IRD Number Format and Validation Method

New Zealand Inland Revenue (IR/IRD) numbers have a specified number format and validation method. The most current documentation (2018) from the Inland Revenue department is available online as a PDF. Specifically, see pages 33 to 35 of the provided link. Below is a summary of the IRD number structure and validation process.

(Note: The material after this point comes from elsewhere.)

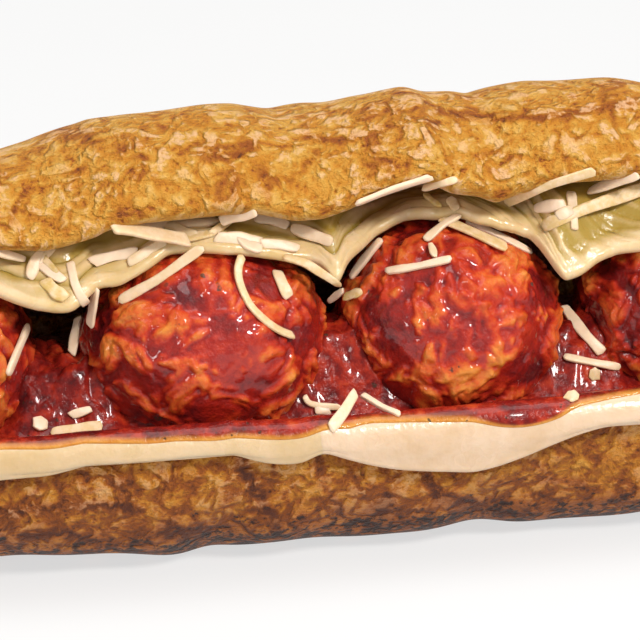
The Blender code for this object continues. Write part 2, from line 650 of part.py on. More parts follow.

An IRD number is an eight or nine digit number consisting of the following components:

  • A seven (7) or eight (8) digit base number
  • A trailing check digit

IRD Number Format

New Zealand IRD numbers may be stored in a variety of different structures or formats. Although an IRD number is an 8 or 9 digit number, it is commonly stored with spaces or dash delimiters. However, there is no standardised storage method. An example of the storage format is provided below:

  • IRD Number: 49091850
  • Dash delimiters: 49-091-850
  • Space delimiters: 49 091 850

A full table of potential storage formats is provided in the table below. The scan_ird plug-in search for all potential IRD numbers as documented by the table below:

IRD Number Description IRD Number Structure Example
8 digits NNNNNNNN 49091850
8 digits with space delimiter NN NNN NNN 49 091 850
8 digits with dash delimiter NN-NNN-NNN 49-091-850
9 digits NNNNNNNNN 136410133
9 digits with space delimiter NNN NNN NNN 136 410 133
9 digits with dash delimiter NNN-NNN-NNN 136-410-133

Project Installation Instructions

This plug-in has been tested with bulk_extractor version 1.5.5 and the development code hosted on GitHub (dated: 2018/05/15, commit: ecb627d7b60d5a34b51639a8deaffc4db59fda27). The following installation instructions outline how to install the IRDNumberScanner on the Git development version, using Ubuntu 18.04 LTS.

Make sure git is installed:

sudo apt install git

This documentation expects you are in the home directory of your user account:

cd ~

Clone the official bulk_extractor repository:

git clone --recursive https://github.com/simsong/bulk_extractor.git

Change to the bulk_extractor directory:

cd ~/bulk_extractor

Execute the provided script to configure Ubuntu system, which installs various system dependencies:

bash etc/CONFIGURE_UBUNTU18.bash

Clone this (IRDNumberScanner) repository:

cd ~

git clone https://github.com/thomaslaurenson/IRDNumberScanner.git

Copy the two required files (scan_ird.flex and Makefile.am) to the plugins directory for bulk_extractor. These instructions expect that both bulk_extractor and IRDNumberScanner repositories have been cloned directly into your home directory:

cp ~/IRDNumberScanner/scan_ird.flex ~/bulk_extractor/plugins/scan_ird.flex

cp ~/IRDNumberScanner/Makefile.am ~/bulk_extractor/plugins/Makefile.am

Just to be clear: The scan_ird.flex file is the code implemented to perform IRD number scanning that is implemented as a plugin to bulk_extractor. While the Makefile.am is a modified version of the original bulk_extractor Makefile, used to compile the plugin source code. The only modifications to the Makefile.am file is the inclusion of the scan_ird plugin, and disabling of the scan_flexdemo plugin (as it was not operating correctly at time of the last development on this project).

Make sure you are in the bulk_extractor directory:

cd ~/bulk_extractor

Run the bootstrap script:

chmod u+x bootstrap.sh

./bootstrap.sh

Run the configure script:

./configure

Now, compile (or make) the entire bulk_extractor porject:

make

Finally, the plugins also require compilation:

cd ~/bulk_extractor/plugins/

make plugins

You can either install bulk_extractor system wide using the following command:

sudo make install

Or, simply use the created binaries in the project:

cd ~/bulk_extractor

Then run the bulk_extractor binary:

./src/bulk_extractor

You can also specifically include the plug-ins directory using the -P command line argument:

./src/bulk_extractor -P plugins

You can verify that the scan_ird plug-in has been successfully compiled and is available using the following command:

./src/bulk_extractor -P plugins -h | grep ird

Finally, below is an example command of how to run the IRD scanner:

./src/bulk_extractor -P plugins -E ird -o ~/test-run -R ~/sample-ird-numbers.txt

This command specifies that only the IRD scanner should be run (-E ird), that the directory for output is saved in a folder called test-run in the home directory (-o ~/test-run), and that the IRD scanner is executed against a file named sample-ird-numbers.txt (-R ~/sample-ird-numbers.txt).

TODO

  • Finish documentation for IRD number validation section of README.md
  • Implement Inland Revenue provided examples for testing in validate_numbers program
  • Implement valid IR number generation in validate_numbers program
  • Re-implement histogram functionality when resolved